The ideal thing in this sort of circumstance would be for the Left to come up with the sort of position that will successfully deconstruct both the protagonists and the antagonists and, on the strength of the clarity of Left standpoint therefrom, become the hegemonic ‘historic block’ capable of providing a way out of the face off. However, that is not possible for a Left circle locked in the singularity of working class as the beacon of emancipatory politics since discourses are not class structured but context specific or pragmatic. It is not surprising the world is yet to hear any notable Left statement on ‘Fulanisation’. Yet, the contest of meaning over ‘Fulanisation’ is what is at the heart of the current phase of elite fragmentation in Nigeria, a situation that only Left politics should have been able to diffuse from plausible implosion and the imponderable consequences of such for the working class it privileges. Who will be left to be emancipated if there is a violent outcome which the Left could have neutralized through discursive power instead of being lost in literature of ancient strategies that addressed similar challenges somewhere else in the distant past?

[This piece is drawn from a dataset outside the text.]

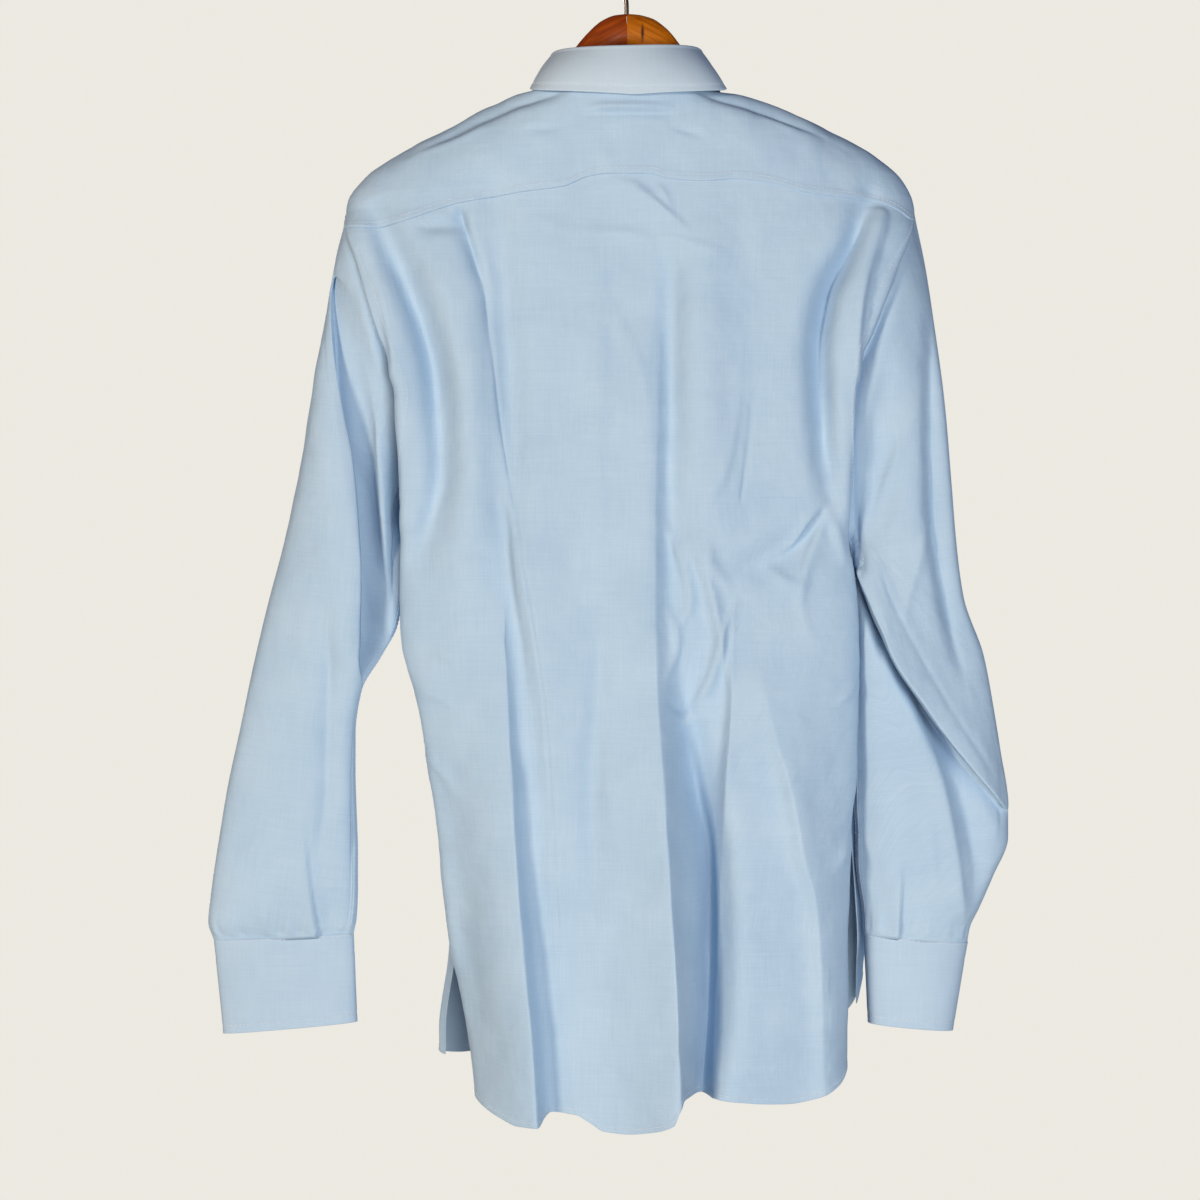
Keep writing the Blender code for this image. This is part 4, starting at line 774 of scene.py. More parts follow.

So, how could Marx himself say that change is the order of things but only for some of his apostles to find it so difficult to see that a number of changes have taken place and a number of fundamental shifts have become necessary if the goal of emancipation is to be achieved? It raises the question of which is a greater tragedy for a nation: the ideological unraveling of the Left or Nigeria’s legacy of elite incoherence?